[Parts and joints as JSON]
+++++
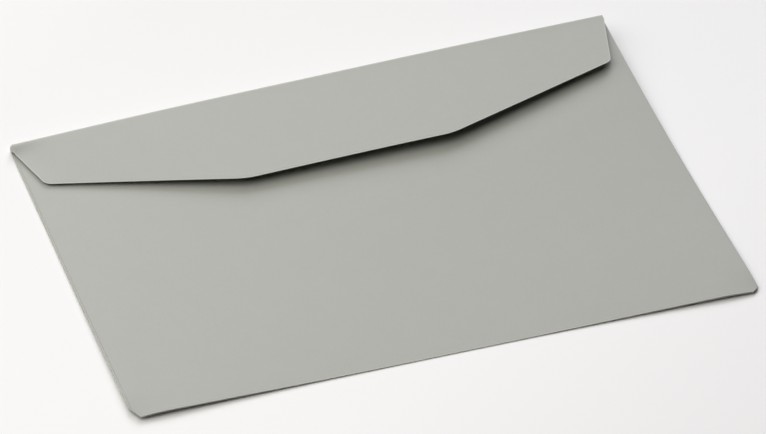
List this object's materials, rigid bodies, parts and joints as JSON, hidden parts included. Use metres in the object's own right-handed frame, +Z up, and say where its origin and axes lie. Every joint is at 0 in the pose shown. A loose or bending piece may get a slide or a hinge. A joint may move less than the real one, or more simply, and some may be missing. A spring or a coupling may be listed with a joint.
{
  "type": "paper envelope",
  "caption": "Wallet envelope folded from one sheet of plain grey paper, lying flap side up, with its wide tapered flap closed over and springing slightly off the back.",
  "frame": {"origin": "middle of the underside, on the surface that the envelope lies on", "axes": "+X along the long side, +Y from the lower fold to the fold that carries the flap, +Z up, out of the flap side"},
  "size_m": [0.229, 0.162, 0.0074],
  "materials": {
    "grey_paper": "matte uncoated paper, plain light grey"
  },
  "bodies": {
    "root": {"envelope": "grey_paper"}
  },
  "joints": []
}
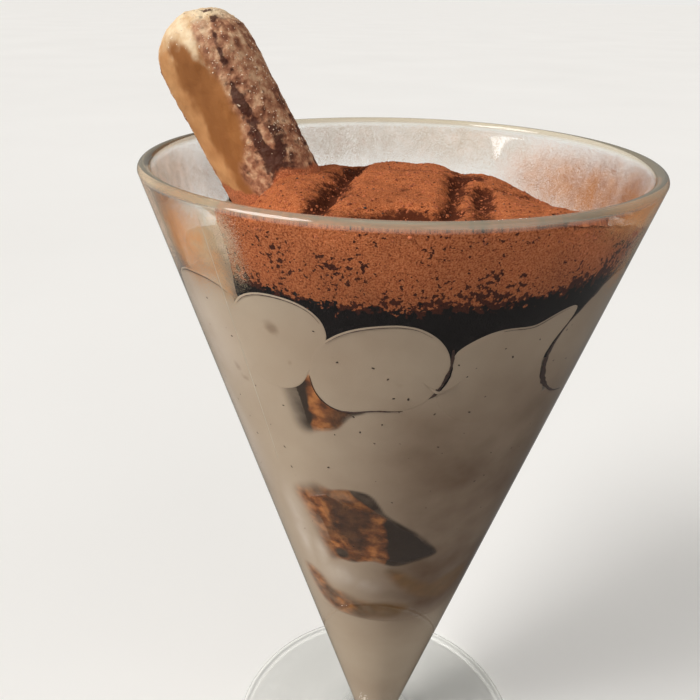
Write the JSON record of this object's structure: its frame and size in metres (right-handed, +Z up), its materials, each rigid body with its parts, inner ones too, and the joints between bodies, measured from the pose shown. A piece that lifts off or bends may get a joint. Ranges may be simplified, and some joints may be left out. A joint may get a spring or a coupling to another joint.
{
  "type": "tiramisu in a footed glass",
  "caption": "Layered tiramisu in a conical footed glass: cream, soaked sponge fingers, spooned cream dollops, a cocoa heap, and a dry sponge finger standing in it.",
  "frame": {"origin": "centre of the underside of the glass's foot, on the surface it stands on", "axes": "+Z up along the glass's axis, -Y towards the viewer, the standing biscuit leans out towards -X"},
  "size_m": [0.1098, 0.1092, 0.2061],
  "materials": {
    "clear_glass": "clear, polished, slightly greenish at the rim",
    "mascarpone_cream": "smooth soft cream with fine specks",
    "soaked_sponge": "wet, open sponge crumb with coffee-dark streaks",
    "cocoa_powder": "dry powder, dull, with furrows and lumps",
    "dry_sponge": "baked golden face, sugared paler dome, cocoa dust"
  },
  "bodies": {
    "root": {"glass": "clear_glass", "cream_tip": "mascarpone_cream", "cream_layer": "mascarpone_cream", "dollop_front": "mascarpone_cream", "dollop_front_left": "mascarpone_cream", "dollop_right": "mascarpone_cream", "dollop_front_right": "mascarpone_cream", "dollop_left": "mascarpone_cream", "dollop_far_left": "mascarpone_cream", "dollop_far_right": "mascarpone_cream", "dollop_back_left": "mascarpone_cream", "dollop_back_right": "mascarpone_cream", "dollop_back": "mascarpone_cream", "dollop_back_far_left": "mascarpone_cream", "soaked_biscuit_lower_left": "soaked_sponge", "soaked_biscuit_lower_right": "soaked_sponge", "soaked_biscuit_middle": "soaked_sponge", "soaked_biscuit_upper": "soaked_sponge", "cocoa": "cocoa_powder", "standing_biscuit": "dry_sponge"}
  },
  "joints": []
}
+++++
# [GOAL]
Every entry must be quoted exactly as it appears above.

# [OUTPUT BELOW]
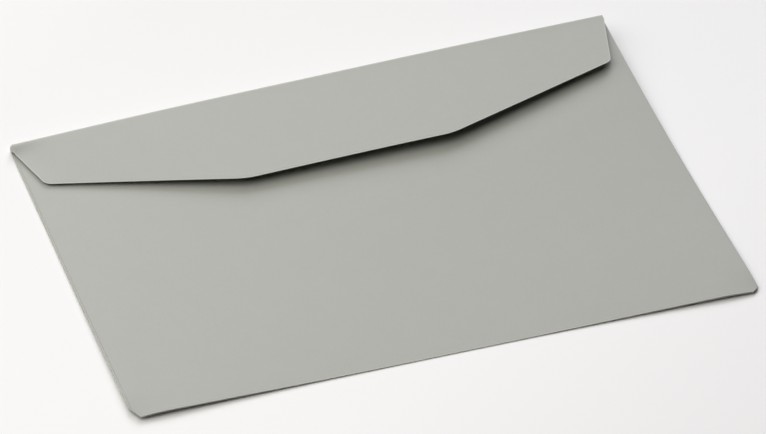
List this object's materials, rigid bodies, parts and joints as JSON, hidden parts included. Use metres in the object's own right-handed frame, +Z up, and say where its origin and axes lie. Every joint is at 0 in the pose shown. A loose or bending piece may get a slide or a hinge. A joint may move less than the real one, or more simply, and some may be missing. A spring or a coupling may be listed with a joint.
{
  "type": "paper envelope",
  "caption": "Wallet envelope folded from one sheet of plain grey paper, lying flap side up, with its wide tapered flap closed over and springing slightly off the back.",
  "frame": {"origin": "middle of the underside, on the surface that the envelope lies on", "axes": "+X along the long side, +Y from the lower fold to the fold that carries the flap, +Z up, out of the flap side"},
  "size_m": [0.229, 0.162, 0.0074],
  "materials": {
    "grey_paper": "matte uncoated paper, plain light grey"
  },
  "bodies": {
    "root": {"envelope": "grey_paper"}
  },
  "joints": []
}
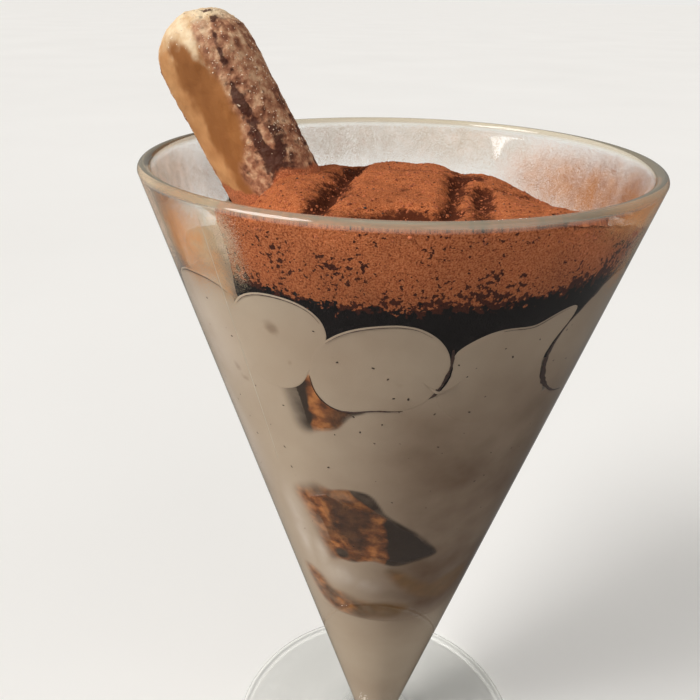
Write the JSON record of this object's structure: its frame and size in metres (right-handed, +Z up), its materials, each rigid body with its parts, inner ones too, and the joints between bodies, measured from the pose shown. A piece that lifts off or bends may get a joint. Ranges may be simplified, and some joints may be left out. A joint may get a spring or a coupling to another joint.
{
  "type": "tiramisu in a footed glass",
  "caption": "Layered tiramisu in a conical footed glass: cream, soaked sponge fingers, spooned cream dollops, a cocoa heap, and a dry sponge finger standing in it.",
  "frame": {"origin": "centre of the underside of the glass's foot, on the surface it stands on", "axes": "+Z up along the glass's axis, -Y towards the viewer, the standing biscuit leans out towards -X"},
  "size_m": [0.1098, 0.1092, 0.2061],
  "materials": {
    "clear_glass": "clear, polished, slightly greenish at the rim",
    "mascarpone_cream": "smooth soft cream with fine specks",
    "soaked_sponge": "wet, open sponge crumb with coffee-dark streaks",
    "cocoa_powder": "dry powder, dull, with furrows and lumps",
    "dry_sponge": "baked golden face, sugared paler dome, cocoa dust"
  },
  "bodies": {
    "root": {"glass": "clear_glass", "cream_tip": "mascarpone_cream", "cream_layer": "mascarpone_cream", "dollop_front": "mascarpone_cream", "dollop_front_left": "mascarpone_cream", "dollop_right": "mascarpone_cream", "dollop_front_right": "mascarpone_cream", "dollop_left": "mascarpone_cream", "dollop_far_left": "mascarpone_cream", "dollop_far_right": "mascarpone_cream", "dollop_back_left": "mascarpone_cream", "dollop_back_right": "mascarpone_cream", "dollop_back": "mascarpone_cream", "dollop_back_far_left": "mascarpone_cream", "soaked_biscuit_lower_left": "soaked_sponge", "soaked_biscuit_lower_right": "soaked_sponge", "soaked_biscuit_middle": "soaked_sponge", "soaked_biscuit_upper": "soaked_sponge", "cocoa": "cocoa_powder", "standing_biscuit": "dry_sponge"}
  },
  "joints": []
}